> Aim of the exercise
Beginning with the line that contains "layer's first row." and ending with the line that contains "if empty is", reproduce each line exactly; include both and add nothing.

◇ ◇ ◇ ◇

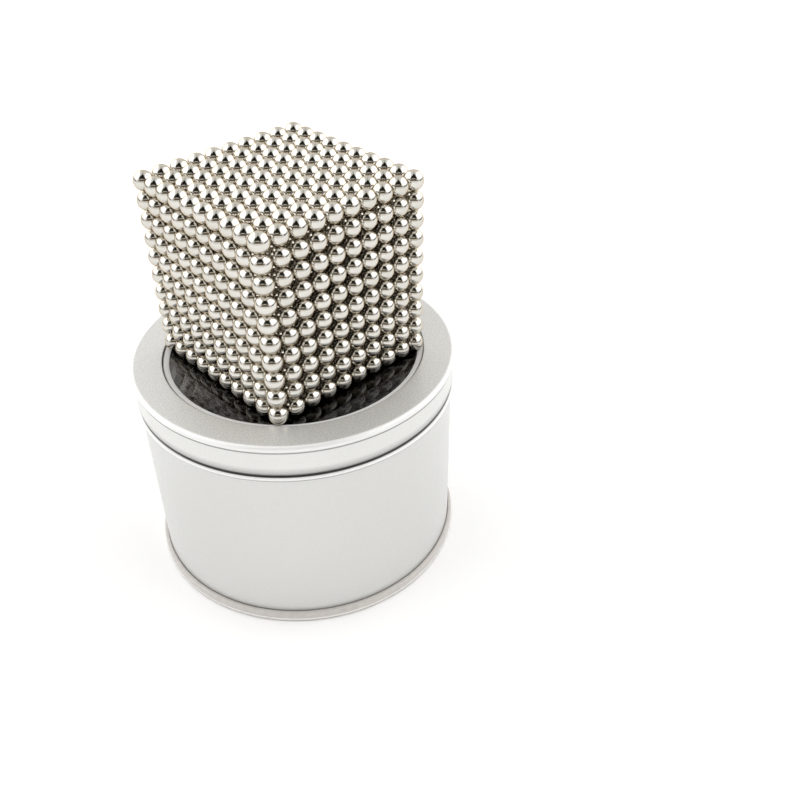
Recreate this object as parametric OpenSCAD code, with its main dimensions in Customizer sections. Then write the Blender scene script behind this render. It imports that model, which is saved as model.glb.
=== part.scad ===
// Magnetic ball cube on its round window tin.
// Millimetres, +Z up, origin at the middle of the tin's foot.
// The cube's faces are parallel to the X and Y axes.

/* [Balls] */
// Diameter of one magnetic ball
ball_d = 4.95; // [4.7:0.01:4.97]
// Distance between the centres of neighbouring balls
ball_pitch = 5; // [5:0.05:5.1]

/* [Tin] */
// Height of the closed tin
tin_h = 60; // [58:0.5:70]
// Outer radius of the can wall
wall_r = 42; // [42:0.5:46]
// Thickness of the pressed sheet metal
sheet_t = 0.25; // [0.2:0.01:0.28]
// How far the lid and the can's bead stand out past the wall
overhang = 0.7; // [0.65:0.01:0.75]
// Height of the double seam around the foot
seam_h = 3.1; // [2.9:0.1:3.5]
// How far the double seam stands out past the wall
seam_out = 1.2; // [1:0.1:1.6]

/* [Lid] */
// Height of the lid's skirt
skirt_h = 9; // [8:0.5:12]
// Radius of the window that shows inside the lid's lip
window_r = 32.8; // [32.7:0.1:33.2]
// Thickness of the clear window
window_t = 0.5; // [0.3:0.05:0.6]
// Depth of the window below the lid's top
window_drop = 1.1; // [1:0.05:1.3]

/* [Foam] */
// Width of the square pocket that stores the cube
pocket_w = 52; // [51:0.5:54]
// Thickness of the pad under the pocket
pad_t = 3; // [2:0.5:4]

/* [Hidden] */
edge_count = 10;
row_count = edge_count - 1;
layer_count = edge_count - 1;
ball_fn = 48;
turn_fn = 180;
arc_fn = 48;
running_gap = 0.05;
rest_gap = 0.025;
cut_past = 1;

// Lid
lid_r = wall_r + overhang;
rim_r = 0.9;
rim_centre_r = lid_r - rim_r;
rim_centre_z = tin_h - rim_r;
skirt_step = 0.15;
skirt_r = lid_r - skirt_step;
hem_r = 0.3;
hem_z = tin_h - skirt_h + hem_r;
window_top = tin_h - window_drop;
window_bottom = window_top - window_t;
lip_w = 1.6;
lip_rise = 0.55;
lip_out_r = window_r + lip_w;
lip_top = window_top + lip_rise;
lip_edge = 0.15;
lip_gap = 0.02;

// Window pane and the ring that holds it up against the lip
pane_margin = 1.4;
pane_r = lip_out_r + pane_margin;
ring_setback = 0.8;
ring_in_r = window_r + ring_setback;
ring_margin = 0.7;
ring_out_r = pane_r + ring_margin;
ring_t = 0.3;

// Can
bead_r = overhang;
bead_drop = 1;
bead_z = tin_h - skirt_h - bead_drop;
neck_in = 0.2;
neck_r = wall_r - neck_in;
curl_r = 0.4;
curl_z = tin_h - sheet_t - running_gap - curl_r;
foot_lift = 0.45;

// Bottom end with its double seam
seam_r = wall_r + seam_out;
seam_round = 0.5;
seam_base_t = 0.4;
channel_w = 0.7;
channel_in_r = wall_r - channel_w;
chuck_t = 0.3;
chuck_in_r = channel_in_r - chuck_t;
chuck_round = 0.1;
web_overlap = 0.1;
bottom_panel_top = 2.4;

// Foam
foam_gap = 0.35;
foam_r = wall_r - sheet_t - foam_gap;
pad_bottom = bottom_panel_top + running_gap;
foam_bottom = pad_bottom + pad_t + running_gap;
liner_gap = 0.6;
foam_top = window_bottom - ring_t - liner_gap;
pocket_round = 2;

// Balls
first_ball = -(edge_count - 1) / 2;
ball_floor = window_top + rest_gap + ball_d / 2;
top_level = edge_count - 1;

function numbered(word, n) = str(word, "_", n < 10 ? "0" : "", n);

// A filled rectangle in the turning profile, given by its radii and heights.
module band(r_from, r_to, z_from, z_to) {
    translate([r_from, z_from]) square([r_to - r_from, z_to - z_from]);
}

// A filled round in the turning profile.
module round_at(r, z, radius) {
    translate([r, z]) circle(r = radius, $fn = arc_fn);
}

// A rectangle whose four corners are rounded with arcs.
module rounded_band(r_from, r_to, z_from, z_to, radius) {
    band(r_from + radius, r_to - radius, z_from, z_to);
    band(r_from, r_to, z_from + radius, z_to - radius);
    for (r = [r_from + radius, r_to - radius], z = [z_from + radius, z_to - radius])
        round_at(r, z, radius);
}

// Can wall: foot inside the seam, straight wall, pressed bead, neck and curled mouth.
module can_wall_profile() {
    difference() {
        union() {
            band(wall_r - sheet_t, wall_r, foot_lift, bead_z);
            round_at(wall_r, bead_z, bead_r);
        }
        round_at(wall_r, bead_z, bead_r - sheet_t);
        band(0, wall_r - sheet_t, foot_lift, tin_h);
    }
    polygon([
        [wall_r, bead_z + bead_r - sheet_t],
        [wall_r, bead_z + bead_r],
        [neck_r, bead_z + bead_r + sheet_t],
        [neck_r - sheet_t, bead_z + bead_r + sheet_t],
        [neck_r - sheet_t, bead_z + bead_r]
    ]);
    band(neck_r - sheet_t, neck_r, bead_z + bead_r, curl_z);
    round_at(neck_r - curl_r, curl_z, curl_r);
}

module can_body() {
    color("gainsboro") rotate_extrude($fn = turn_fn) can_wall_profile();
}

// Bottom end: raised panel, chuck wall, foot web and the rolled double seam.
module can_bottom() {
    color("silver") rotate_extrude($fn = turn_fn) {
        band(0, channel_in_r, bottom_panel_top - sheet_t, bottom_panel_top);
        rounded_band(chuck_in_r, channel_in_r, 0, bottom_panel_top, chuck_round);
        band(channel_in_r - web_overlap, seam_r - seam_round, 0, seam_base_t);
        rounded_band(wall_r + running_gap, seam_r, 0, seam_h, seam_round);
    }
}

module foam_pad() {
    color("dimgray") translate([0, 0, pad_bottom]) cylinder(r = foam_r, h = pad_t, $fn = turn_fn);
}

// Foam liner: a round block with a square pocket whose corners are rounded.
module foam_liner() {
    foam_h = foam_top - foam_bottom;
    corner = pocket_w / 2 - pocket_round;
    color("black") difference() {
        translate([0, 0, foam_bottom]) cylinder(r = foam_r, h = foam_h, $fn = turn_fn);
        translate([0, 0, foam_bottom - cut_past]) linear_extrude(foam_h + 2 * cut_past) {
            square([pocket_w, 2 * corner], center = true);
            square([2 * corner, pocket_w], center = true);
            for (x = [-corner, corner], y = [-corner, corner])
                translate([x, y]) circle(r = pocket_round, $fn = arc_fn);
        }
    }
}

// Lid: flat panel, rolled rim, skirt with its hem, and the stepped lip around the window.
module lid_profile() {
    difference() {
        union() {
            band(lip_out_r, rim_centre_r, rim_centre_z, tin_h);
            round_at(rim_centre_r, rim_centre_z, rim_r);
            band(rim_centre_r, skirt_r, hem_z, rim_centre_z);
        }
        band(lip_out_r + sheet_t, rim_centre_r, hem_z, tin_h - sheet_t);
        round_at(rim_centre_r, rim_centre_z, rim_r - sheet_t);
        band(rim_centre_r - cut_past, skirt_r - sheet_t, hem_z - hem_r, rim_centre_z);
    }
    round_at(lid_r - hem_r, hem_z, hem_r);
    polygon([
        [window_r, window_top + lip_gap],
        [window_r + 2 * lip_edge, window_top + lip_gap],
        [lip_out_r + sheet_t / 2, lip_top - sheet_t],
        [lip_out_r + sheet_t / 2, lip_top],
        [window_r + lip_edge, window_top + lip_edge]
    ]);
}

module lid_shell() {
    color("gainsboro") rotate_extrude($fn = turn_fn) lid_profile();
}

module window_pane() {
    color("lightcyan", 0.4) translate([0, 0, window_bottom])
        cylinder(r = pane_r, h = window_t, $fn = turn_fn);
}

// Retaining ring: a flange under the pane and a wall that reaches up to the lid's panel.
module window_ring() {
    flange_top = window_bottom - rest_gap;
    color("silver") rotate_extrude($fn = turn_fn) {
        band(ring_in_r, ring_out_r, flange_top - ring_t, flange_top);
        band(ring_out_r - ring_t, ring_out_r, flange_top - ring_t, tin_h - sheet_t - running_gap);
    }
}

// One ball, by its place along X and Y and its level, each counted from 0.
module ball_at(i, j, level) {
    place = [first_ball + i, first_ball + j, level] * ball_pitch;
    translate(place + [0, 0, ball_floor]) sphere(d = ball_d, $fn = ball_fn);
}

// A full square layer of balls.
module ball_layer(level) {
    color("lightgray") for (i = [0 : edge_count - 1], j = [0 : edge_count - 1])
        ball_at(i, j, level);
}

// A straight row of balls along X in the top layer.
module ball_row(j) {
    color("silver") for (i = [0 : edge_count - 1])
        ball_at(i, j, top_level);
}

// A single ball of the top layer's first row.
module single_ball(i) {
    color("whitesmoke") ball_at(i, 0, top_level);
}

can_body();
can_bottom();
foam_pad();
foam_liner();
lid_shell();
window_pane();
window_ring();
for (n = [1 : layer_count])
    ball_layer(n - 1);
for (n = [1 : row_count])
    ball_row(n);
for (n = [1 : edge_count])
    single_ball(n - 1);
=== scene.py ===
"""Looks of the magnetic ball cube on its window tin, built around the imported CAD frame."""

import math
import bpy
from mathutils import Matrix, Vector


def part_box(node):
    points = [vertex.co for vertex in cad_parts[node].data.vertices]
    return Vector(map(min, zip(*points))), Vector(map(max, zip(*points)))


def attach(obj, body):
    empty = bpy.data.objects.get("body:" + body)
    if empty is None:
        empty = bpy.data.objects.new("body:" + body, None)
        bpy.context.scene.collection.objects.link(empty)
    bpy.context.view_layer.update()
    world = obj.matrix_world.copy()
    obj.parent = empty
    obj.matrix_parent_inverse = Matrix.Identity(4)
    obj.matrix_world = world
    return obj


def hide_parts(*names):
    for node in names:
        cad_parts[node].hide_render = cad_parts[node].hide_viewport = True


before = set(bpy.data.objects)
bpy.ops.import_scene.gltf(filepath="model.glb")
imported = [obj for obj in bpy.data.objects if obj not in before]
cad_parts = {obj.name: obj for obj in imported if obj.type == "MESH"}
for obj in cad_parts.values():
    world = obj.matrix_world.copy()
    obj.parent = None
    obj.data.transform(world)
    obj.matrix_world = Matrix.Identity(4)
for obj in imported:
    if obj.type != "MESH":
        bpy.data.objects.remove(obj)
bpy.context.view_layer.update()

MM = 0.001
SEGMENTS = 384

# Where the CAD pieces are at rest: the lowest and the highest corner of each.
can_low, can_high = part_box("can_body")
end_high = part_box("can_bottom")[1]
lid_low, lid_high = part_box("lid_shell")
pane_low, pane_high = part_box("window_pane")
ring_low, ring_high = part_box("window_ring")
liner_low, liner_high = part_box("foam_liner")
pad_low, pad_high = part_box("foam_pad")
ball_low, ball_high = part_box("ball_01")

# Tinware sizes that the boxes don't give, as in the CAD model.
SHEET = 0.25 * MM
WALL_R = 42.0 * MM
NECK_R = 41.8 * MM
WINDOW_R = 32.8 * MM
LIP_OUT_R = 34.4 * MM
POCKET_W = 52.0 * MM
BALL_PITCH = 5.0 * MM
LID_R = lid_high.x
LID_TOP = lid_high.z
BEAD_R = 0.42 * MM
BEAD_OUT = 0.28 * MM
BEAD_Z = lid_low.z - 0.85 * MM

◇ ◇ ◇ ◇

> Response to the task
// A single ball of the top layer's first row.
module single_ball(i) {
    color("whitesmoke") ball_at(i, 0, top_level);
}

can_body();
can_bottom();
foam_pad();
foam_liner();
lid_shell();
window_pane();
window_ring();
for (n = [1 : layer_count])
    ball_layer(n - 1);
for (n = [1 : row_count])
    ball_row(n);
for (n = [1 : edge_count])
    single_ball(n - 1);
=== scene.py ===
"""Looks of the magnetic ball cube on its window tin, built around the imported CAD frame."""

import math
import bpy
from mathutils import Matrix, Vector


def part_box(node):
    points = [vertex.co for vertex in cad_parts[node].data.vertices]
    return Vector(map(min, zip(*points))), Vector(map(max, zip(*points)))


def attach(obj, body):
    empty = bpy.data.objects.get("body:" + body)
    if empty is None:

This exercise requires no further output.